Four-Legged Scrap Specialists
Feed leftovers to your critters, not the trash can
When I was growing up, if you wanted to buy store-bought food for your cat you had two choices: Meow Mix or 9Lives, and that was pretty fancy. Household cats scavenged for mice and got table scraps—and they didn’t have skin allergies or digestive problems. Same for dogs: They were a part of a family dynamic, gobbling up the food scraps that now make up the majority of the trash in our landfills. The rest of the scraps went to the backyard chickens and the hogs, if you had them.
So, I guess the big question for me is: How did we go from enjoying “leftovers” for dinner the following night and then feeding what remained to our household pets to simply tossing so much edible food into the trash? I will not disrespect my own time by tossing out something I participated in producing, so whatever we don’t eat I find another household mouth to feed it to. As a result our cats and dogs look lovingly my way at suppertime hoping some good “toppings” appear on their boring kibble.
We are in the whole-animal business: We have our chickens processed whole; I know it is time to cook a chicken for supper when we have run out of “dog topping,” which is cooked skin and cartilage that is left after I have picked the carcass of meat. Our lambs are butchered to our specifications so it is easy for me to request organ meats and “bones bagged for the dogs.”
We have large-breed dogs that are well-suited to eating lamb bones; even our red heeler easily chews the smaller spare rib flaps. These uncooked soft bones that would have otherwise been picked up by a rendering company instead make a nutritious addition to our dogs’ diet. It also offsets some of our commercial dog food costs. These raw bones have bits of meat and connective tissue on them so they are frozen until ready to use. The bones themselves provide calcium and phosphorus, the marrow a bit of blood and fat, and the cartilage (which is mostly not digestible) contains glucosamine and chondroitin (I remember buying pills of glucosamine and chondroitin for our old Newfoundland, Bear, when he was having trouble with his old hips!)

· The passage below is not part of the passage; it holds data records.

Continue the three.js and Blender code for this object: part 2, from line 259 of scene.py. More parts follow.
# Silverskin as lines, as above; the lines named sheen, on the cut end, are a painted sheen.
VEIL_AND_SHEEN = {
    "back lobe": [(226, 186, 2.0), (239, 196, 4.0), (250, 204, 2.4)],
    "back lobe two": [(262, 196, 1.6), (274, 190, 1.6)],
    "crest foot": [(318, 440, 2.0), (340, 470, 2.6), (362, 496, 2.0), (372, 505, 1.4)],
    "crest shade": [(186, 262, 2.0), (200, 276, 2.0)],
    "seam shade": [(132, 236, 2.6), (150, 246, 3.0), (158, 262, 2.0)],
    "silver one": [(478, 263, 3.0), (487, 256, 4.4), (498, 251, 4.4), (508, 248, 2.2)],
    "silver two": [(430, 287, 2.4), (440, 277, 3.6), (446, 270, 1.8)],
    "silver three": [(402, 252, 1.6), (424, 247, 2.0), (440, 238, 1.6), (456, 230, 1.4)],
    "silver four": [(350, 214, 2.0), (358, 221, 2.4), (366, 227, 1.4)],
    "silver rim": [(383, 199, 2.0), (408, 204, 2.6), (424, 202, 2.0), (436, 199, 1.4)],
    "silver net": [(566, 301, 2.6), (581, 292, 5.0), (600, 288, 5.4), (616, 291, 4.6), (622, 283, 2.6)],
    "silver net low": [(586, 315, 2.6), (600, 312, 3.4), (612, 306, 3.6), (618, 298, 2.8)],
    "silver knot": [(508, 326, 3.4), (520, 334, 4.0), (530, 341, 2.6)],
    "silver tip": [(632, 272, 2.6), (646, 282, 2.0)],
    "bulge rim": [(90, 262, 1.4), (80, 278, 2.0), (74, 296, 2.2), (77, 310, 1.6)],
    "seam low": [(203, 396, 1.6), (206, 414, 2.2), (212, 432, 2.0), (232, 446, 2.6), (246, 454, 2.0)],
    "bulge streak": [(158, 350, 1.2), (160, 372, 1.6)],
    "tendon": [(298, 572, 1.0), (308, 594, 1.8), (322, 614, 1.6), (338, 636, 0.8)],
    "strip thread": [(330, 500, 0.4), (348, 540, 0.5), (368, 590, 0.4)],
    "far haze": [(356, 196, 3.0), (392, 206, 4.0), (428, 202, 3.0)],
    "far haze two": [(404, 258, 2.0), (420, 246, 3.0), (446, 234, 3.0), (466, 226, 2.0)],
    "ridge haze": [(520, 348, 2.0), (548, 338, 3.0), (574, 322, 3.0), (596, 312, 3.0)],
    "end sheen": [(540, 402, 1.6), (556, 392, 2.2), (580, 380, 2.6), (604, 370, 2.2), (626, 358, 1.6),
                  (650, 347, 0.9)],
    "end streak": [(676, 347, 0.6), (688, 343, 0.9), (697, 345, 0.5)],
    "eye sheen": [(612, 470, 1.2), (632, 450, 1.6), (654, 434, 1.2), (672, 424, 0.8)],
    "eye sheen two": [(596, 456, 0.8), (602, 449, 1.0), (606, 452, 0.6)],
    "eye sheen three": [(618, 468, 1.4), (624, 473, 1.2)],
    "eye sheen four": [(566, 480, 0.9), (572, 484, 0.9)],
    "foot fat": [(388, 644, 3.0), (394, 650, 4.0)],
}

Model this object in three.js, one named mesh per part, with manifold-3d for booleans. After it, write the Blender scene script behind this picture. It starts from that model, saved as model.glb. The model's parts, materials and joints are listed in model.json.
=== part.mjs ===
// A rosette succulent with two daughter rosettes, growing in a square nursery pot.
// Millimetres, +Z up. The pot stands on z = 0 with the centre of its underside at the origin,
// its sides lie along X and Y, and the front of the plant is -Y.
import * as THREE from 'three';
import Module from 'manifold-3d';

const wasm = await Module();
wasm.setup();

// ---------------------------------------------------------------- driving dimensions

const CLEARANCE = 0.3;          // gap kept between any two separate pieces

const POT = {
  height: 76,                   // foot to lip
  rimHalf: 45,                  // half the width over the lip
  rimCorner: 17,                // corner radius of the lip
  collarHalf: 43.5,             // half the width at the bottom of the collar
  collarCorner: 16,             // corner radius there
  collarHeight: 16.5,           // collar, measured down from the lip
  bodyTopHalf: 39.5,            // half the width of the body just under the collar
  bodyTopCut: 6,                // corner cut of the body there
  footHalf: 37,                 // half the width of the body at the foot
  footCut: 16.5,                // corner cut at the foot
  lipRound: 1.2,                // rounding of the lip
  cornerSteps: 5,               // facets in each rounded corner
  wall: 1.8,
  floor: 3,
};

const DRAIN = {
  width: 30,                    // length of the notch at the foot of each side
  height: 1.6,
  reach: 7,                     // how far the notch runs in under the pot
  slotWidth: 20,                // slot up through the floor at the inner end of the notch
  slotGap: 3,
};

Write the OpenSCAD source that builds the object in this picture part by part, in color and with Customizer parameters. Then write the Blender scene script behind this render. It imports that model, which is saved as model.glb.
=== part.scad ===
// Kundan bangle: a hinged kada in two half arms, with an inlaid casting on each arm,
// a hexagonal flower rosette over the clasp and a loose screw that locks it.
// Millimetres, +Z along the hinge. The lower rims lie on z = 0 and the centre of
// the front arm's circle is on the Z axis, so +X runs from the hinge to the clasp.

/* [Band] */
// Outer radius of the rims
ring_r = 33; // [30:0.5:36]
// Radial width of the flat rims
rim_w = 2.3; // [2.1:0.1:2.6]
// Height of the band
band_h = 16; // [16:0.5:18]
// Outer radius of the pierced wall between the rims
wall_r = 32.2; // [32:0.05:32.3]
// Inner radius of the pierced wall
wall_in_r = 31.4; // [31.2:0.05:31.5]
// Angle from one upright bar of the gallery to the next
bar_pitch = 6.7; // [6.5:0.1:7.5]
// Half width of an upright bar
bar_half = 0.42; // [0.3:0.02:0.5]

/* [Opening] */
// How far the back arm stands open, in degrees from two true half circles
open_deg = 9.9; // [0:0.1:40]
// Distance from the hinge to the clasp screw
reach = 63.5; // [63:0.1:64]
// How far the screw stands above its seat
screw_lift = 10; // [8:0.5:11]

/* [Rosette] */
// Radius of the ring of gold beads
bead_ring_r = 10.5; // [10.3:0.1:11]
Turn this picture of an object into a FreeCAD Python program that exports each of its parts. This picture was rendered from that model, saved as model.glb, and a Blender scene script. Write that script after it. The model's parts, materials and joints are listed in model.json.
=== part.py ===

These bones also help to keep the big dogs’ teeth clean. Fast-growing, large-breed puppies, like our Great Pyrenees and Maremma, especially benefitted from this natural delivery of calcium and phosphorus as they grew into their large frames.
Even a wonky egg plays a part in feeding our pets and working dogs. Eggs that have hairline cracks go into my refrigerator; those cracked with a broken membrane get cooked and put on the dogs’ food. Occasionally they get a raw egg but my vet warns that too many raw eggs can cause a biotin deficiency in dogs. The egg whites contain a biotin inhibitor but the yolk contains biotin so a few raw eggs a week and a few cooked prove to be a safe balance. We have had no evidence of indigestion or skin disorders so I feel like a few raw eggs work for us. Some even advocate grinding the eggshell and sprinkling it on the pet’s food but I usually just crunch them up and throw them to the hens for some shell-strengthening calcium. That’s what I call recycling.
Since most of us are not in the whole-animal business, here is another example: Everyone loves boneless, skinless chicken breast, right? Well, those bones and skin were on that breast at one point but someone had to remove them (you get charged for this in the price of the naked breast). Likely the bones and skin are rendered into the dog and cat food you buy for your pets, so why not purchase the bone-in, skin-on breast — which may actually taste a bit juicier and cost a bit less — and the dogs can have the cooked leftover skin on their food? In order to get the most out of this scenario, you could freeze your cooked bones until you accumulate enough leftover material to throw in a pot and make some chicken stock. Or debone the breast before you cook it and offer it the dog.
Or, better still: Purchase whole chickens! An uncooked neck (which is found in the cavity of whole chickens packaged for sale) is a great place to start for smaller dogs, and even cats. If you have ever watched a cat reduce a bunny to a pile of organs (sweetly left as a present to you by the back door) you will feel confident that your cat can handle a raw chicken neck. And the fact that the animal can sink its teeth into the neck helps to clean the teeth to the gum line for improved dental hygiene, among other things.
Veterinary medicine recognizes the benefit of meat, fruit and vegetables and other non-processed table scraps but I urge you not to feed your critter from the table, rather at routine pet meal times. We want happy pets, not moochy ones doped up on potato chips.